War mobilizations encourage national cohesion, but the need for solidarity can also create a political consensus to enact greater social and economic guarantees to citizens. In that sense, World War II was a seedbed for postwar reform and lasting social change: The GI Bill, which universalized access to higher education, broadened home ownership and the initial political agitations for what became the civil rights movement. In Britain, wartime solidarity produced bipartisan agreement to enact national health insurance. If the United States must accept a period of shared sacrifice, the experience can similarly create commitments to enact fundamental measures involving health, education and other social needs once the financial cloud has lifted.
An important difference from the World War II example, however, is that the reconstruction could not be financed primarily through deficit spending, given that the country is already burdened by growing indebtedness and the objective would be to reverse that trend. Financing would come, most obviously, from the revival of steeply progressive taxation. But private capital can also be pushed to invest in neglected domestic priorities. For example:
§ An "invest or else" wealth tax, quite modest in size, would give the largest wealth-holders and financial institutions this choice: Either pay the wealth tax or invest an equivalent amount in a priority list of long-term public improvements, from high-speed rail to renewable energy systems, these projects to be pursued as both private ventures and public programs. Alternatively, one's "wealth tax due" could be invested in ten-year, low-yield, inflation-proof government bonds that provide cheaper financing for softer projects like revitalizing education, from early infancy to midlife job-skills training.
§ Progressive taxation could be restored through a graduated consumption tax, replacing the deformed federal income tax. The tax rate on consumption would rise steeply by income class, but generous deductions for necessary household living expenses would effectively exempt most families on the bottom half of the income ladder. They might still be taxed on their consumption through value-added taxes collected at points of sale, much like Europe's. Either system could discreetly encourage more responsible choices by favoring less wasteful and damaging products, while lucrative tax-avoidance schemes and pointless subsidies would disappear for both corporations and wealthy individuals. Suggesting a consumption tax is risky, I concede, because unless political forces are realigned by crisis, the right wing would turn it into a regressive flat tax--injuring those who have already been injured.
§ A Fannie Mae for environmental progress, for small businesses, for inner-city rehabilitation and for other capital-starved realms of the economy would insure greater access to capital and credit, just as Fannie Mae's financing does for home ownership. Other quasi-governmental institutions might provide partial tax preferences for experimental ventures embracing equitable commitments to workers, like the living wage, or important new priorities, like ecological sustainability and worker ownership.

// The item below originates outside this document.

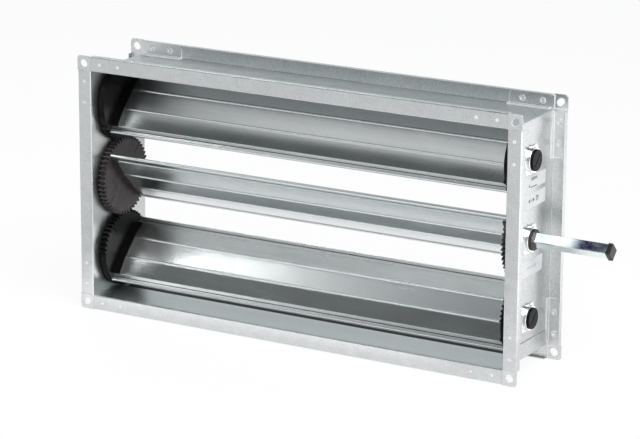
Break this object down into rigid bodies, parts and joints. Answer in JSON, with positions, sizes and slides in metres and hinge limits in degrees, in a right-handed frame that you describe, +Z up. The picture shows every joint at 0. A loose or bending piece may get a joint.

§ A less grandiose military posture toward the rest of the world would save scarce capital. Why exactly does the United States maintain its vast forward empire of military outposts? The $500 billion military budget, citizens may observe, does not protect America from the $500 billion trade deficit.
§ Trade deficits (or surpluses) could be held to moderate levels for all nations by a band of tolerances that, when violated, would authorize nations to take protective measures. Global leaders would need to focus on institutional reforms like labor rights and ecological accords and on inventing a new international financial institution that could end destructive currency wars and other instabilities.
All these ideas, I know, sound quite improbable at this moment. Certainly, the establishment would brush them aside. But do not dismiss the possibility that dramatic change and epic political reforms lie ahead. When self-important people and powerful institutions are governed by illusion, history has a way of biting back.